In close relationships there may always be ruptures which arise in the field of lovers and friends. When we take the risk of allowing another to matter, when we open our bodies and our hearts to them, a call is sent out to the lost ones of the inner family, an invitation to return home.
Relationship has an uncanny ability to illuminate those parts of ourselves that we have lost touch with – the orphans of the emotional world, and the emissaries of our unlived lives. As wisdom-guides, they remind us of the two great relational fears, of being abandoned or overwhelmed by the other. We’re just not sure if we want to take that kind of risk.
As we deepen along the way, we may discover that the “other” is not only those fellow travelers that we meet, but that there is also an “inner other” who also longs to be known, to be held, and to be a part of the love story of our lives. This “other” yearns more than anything for intimacy, to no longer be shut out, and to enter into union with us exactly as we are.

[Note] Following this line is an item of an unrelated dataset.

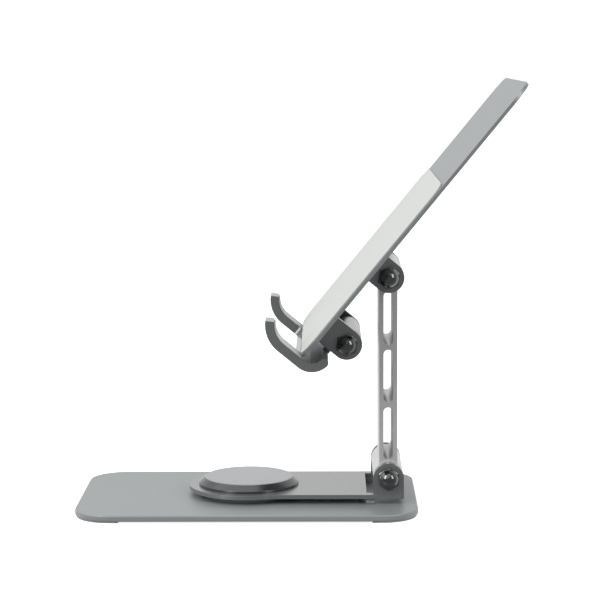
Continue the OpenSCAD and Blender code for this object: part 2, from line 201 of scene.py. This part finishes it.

The lost sadness, the disallowed joy, the unmet rage, the repressed grief. The barely remembered peace, the dissociated despair, the forgotten beauty. These ones are alive and will continue their journey to find you. They will never give up and will continue to take form as your lovers, family members, and friends, including those who irritate you the most.
The invitation of the beloved, in each of its forms, is to step fully into the crucible of relationship where we no longer limit the mystery of love’s expression, resisting the temptation to have the fires of love conform to our requirements. And to open to the reality that perhaps the purpose of relationship is not to provide consistent feelings of safety, certainty, connection, and validation.
The beloved has not come to confirm what we think love is – or the ways we have come to believe we must be seen - but rather to introduce us to the creative terrain of the unknown, and to the poetic depth of our own hearts. To reintroduce us to the inner family and the soul parts that have become lost along the way.
As we reunite with these ones and allow them safe passage, we remove the burden from the external other to take care of this sacred task for us, which was never theirs to carry. They are able to return it to us, as the ultimate act of love, where it will be safe enough for them now to come closer.